On another front, the Democrats say they can’t make hedge fund billionaires pay the same tax rate that I do because they just won’t be able to get around to it, given all the other wonderful things they need to cave on before they adjourn:

Senate Majority Leader Harry M. Reid (D-Nev.) has told private-equity firms in recent weeks that a tax-hike proposal they have spent millions of dollars to defeat will not get through the Senate this year, according to executives and lobbyists.

In one meeting with industry representatives last month, Reid said the private-equity tax plan would not be considered in the Senate this year, according to a participant. Rather than citing the lobbying push, Reid implied that the reason had to do with the lack of time on the jammed Senate schedule.

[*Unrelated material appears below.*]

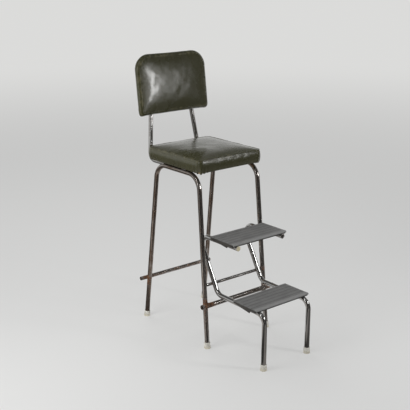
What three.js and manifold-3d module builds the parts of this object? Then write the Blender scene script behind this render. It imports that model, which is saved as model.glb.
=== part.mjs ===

Personally I think it’s the compelling arguments offered up by the billionairres for exempting them from taxation:

Their argument was that higher taxes would run counter to accepted tax policy and slow economic growth.

No, no, I’m sorry, here’s their argument:

In response, private-equity firms — whose multibillion-dollar deals have created a class of superwealthy investors and taken some of America’s large corporations private –…. stepped up campaign contributions …”

Yes sir, our Democratic Congress has just filled me with enthusiasm. I just can’t wait to work hard to re-elect a Congress that has guaranteed my right to be spied on by my own government and made sure that, when I become a billionaire without adding to the productive capacity of the country, I will pay a lower tax rate than I do now.

The Republicans have done the best they could to make sure that the Democrats can’t give it away in 2008, but the Democrats aren’t giving up. I’m still betting against the Democrats snatching defeat from the jaws of victory, but the odds are narrowing daily.